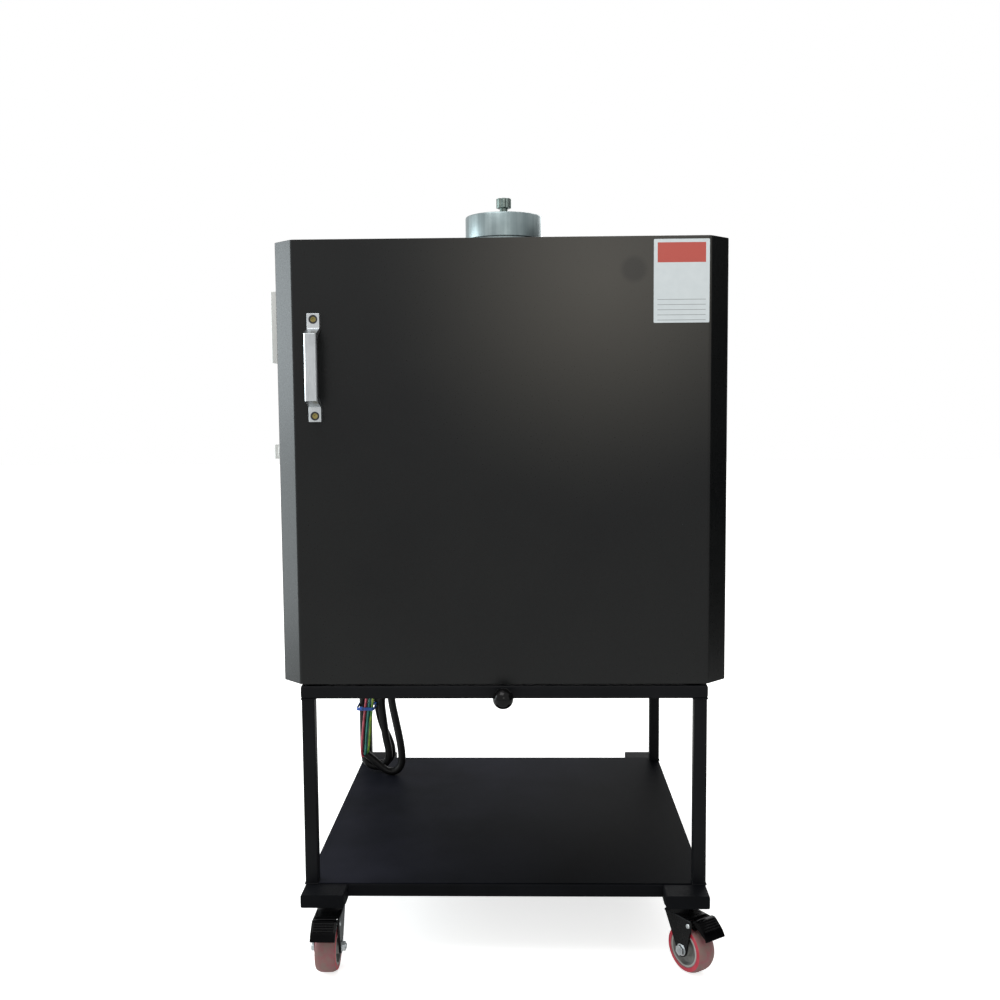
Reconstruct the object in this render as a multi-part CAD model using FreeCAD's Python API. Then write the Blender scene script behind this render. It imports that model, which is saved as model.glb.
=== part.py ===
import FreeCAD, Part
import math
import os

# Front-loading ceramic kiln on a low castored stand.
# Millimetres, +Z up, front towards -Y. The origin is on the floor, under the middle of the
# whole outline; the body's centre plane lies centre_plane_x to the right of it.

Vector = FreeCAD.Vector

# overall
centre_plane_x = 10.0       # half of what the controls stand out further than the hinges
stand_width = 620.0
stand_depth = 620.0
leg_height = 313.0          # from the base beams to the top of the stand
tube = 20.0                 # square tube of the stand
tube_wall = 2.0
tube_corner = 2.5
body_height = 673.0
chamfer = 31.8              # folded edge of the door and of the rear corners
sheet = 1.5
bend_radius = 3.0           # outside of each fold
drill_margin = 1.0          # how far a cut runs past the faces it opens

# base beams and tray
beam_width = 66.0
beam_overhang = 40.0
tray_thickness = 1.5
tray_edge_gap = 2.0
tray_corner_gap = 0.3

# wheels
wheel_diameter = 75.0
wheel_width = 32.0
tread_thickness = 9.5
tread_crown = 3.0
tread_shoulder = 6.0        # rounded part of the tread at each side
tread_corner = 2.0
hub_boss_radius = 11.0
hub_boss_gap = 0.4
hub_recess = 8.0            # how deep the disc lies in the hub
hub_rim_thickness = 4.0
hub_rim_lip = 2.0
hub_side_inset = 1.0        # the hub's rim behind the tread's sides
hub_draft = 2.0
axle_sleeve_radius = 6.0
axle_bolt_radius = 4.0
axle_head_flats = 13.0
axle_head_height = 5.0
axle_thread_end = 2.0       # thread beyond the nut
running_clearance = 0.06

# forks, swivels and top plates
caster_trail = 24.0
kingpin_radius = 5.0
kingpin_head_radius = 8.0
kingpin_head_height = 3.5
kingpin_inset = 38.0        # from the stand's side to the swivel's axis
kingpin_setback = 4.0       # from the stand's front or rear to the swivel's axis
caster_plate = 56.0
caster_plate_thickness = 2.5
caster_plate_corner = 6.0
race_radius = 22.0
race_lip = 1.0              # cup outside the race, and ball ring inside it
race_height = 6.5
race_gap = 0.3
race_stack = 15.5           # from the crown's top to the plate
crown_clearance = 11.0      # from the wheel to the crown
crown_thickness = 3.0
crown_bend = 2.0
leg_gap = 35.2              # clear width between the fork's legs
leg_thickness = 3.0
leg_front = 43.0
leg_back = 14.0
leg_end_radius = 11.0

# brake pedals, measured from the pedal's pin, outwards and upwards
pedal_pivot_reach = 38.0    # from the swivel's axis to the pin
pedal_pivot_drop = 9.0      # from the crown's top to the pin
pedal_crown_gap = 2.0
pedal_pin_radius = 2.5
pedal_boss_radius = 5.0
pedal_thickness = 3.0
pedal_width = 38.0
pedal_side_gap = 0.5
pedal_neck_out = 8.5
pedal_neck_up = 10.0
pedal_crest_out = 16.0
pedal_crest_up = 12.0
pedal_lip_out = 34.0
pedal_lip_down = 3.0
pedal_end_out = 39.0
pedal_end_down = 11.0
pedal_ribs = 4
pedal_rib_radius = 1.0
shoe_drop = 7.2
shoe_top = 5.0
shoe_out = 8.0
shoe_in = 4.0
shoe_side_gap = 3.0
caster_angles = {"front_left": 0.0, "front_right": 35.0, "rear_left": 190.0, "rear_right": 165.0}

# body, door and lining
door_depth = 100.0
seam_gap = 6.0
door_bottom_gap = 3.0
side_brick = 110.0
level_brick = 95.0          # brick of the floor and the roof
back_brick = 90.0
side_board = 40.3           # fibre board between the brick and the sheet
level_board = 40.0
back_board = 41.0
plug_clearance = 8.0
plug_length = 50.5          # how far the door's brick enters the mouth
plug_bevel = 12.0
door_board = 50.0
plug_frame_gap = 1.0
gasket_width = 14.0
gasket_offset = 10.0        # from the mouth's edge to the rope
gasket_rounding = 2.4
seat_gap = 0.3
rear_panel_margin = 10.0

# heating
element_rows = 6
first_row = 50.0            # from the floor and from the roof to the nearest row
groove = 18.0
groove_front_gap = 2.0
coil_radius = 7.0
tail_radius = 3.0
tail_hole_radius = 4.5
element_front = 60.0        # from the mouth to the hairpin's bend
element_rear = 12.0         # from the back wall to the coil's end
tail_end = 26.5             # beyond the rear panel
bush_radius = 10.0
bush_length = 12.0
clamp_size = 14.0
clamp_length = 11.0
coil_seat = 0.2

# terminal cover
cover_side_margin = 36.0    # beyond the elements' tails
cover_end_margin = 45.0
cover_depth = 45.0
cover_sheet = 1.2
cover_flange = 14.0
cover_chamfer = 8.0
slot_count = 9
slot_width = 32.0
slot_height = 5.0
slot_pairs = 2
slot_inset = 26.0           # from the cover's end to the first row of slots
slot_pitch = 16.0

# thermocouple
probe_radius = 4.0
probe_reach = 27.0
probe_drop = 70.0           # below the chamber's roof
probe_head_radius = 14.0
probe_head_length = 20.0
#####
- Task to carry out -
Write out each line of the data above again, exactly as given.

- Correct answer -
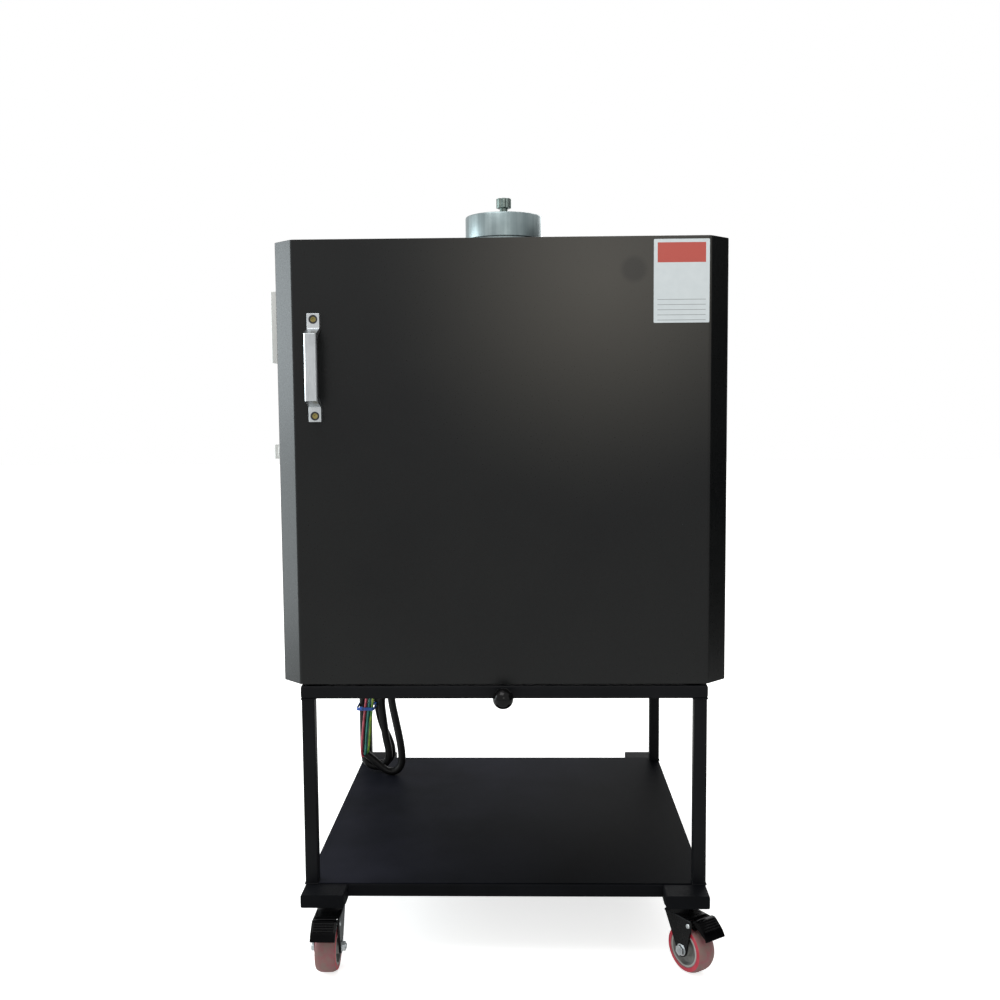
Reconstruct the object in this render as a multi-part CAD model using FreeCAD's Python API. Then write the Blender scene script behind this render. It imports that model, which is saved as model.glb.
=== part.py ===
import FreeCAD, Part
import math
import os

# Front-loading ceramic kiln on a low castored stand.
# Millimetres, +Z up, front towards -Y. The origin is on the floor, under the middle of the
# whole outline; the body's centre plane lies centre_plane_x to the right of it.

Vector = FreeCAD.Vector

# overall
centre_plane_x = 10.0       # half of what the controls stand out further than the hinges
stand_width = 620.0
stand_depth = 620.0
leg_height = 313.0          # from the base beams to the top of the stand
tube = 20.0                 # square tube of the stand
tube_wall = 2.0
tube_corner = 2.5
body_height = 673.0
chamfer = 31.8              # folded edge of the door and of the rear corners
sheet = 1.5
bend_radius = 3.0           # outside of each fold
drill_margin = 1.0          # how far a cut runs past the faces it opens

# base beams and tray
beam_width = 66.0
beam_overhang = 40.0
tray_thickness = 1.5
tray_edge_gap = 2.0
tray_corner_gap = 0.3

# wheels
wheel_diameter = 75.0
wheel_width = 32.0
tread_thickness = 9.5
tread_crown = 3.0
tread_shoulder = 6.0        # rounded part of the tread at each side
tread_corner = 2.0
hub_boss_radius = 11.0
hub_boss_gap = 0.4
hub_recess = 8.0            # how deep the disc lies in the hub
hub_rim_thickness = 4.0
hub_rim_lip = 2.0
hub_side_inset = 1.0        # the hub's rim behind the tread's sides
hub_draft = 2.0
axle_sleeve_radius = 6.0
axle_bolt_radius = 4.0
axle_head_flats = 13.0
axle_head_height = 5.0
axle_thread_end = 2.0       # thread beyond the nut
running_clearance = 0.06

# forks, swivels and top plates
caster_trail = 24.0
kingpin_radius = 5.0
kingpin_head_radius = 8.0
kingpin_head_height = 3.5
kingpin_inset = 38.0        # from the stand's side to the swivel's axis
kingpin_setback = 4.0       # from the stand's front or rear to the swivel's axis
caster_plate = 56.0
caster_plate_thickness = 2.5
caster_plate_corner = 6.0
race_radius = 22.0
race_lip = 1.0              # cup outside the race, and ball ring inside it
race_height = 6.5
race_gap = 0.3
race_stack = 15.5           # from the crown's top to the plate
crown_clearance = 11.0      # from the wheel to the crown
crown_thickness = 3.0
crown_bend = 2.0
leg_gap = 35.2              # clear width between the fork's legs
leg_thickness = 3.0
leg_front = 43.0
leg_back = 14.0
leg_end_radius = 11.0

# brake pedals, measured from the pedal's pin, outwards and upwards
pedal_pivot_reach = 38.0    # from the swivel's axis to the pin
pedal_pivot_drop = 9.0      # from the crown's top to the pin
pedal_crown_gap = 2.0
pedal_pin_radius = 2.5
pedal_boss_radius = 5.0
pedal_thickness = 3.0
pedal_width = 38.0
pedal_side_gap = 0.5
pedal_neck_out = 8.5
pedal_neck_up = 10.0
pedal_crest_out = 16.0
pedal_crest_up = 12.0
pedal_lip_out = 34.0
pedal_lip_down = 3.0
pedal_end_out = 39.0
pedal_end_down = 11.0
pedal_ribs = 4
pedal_rib_radius = 1.0
shoe_drop = 7.2
shoe_top = 5.0
shoe_out = 8.0
shoe_in = 4.0
shoe_side_gap = 3.0
caster_angles = {"front_left": 0.0, "front_right": 35.0, "rear_left": 190.0, "rear_right": 165.0}

# body, door and lining
door_depth = 100.0
seam_gap = 6.0
door_bottom_gap = 3.0
side_brick = 110.0
level_brick = 95.0          # brick of the floor and the roof
back_brick = 90.0
side_board = 40.3           # fibre board between the brick and the sheet
level_board = 40.0
back_board = 41.0
plug_clearance = 8.0
plug_length = 50.5          # how far the door's brick enters the mouth
plug_bevel = 12.0
door_board = 50.0
plug_frame_gap = 1.0
gasket_width = 14.0
gasket_offset = 10.0        # from the mouth's edge to the rope
gasket_rounding = 2.4
seat_gap = 0.3
rear_panel_margin = 10.0

# heating
element_rows = 6
first_row = 50.0            # from the floor and from the roof to the nearest row
groove = 18.0
groove_front_gap = 2.0
coil_radius = 7.0
tail_radius = 3.0
tail_hole_radius = 4.5
element_front = 60.0        # from the mouth to the hairpin's bend
element_rear = 12.0         # from the back wall to the coil's end
tail_end = 26.5             # beyond the rear panel
bush_radius = 10.0
bush_length = 12.0
clamp_size = 14.0
clamp_length = 11.0
coil_seat = 0.2

# terminal cover
cover_side_margin = 36.0    # beyond the elements' tails
cover_end_margin = 45.0
cover_depth = 45.0
cover_sheet = 1.2
cover_flange = 14.0
cover_chamfer = 8.0
slot_count = 9
slot_width = 32.0
slot_height = 5.0
slot_pairs = 2
slot_inset = 26.0           # from the cover's end to the first row of slots
slot_pitch = 16.0

# thermocouple
probe_radius = 4.0
probe_reach = 27.0
probe_drop = 70.0           # below the chamber's roof
probe_head_radius = 14.0
probe_head_length = 20.0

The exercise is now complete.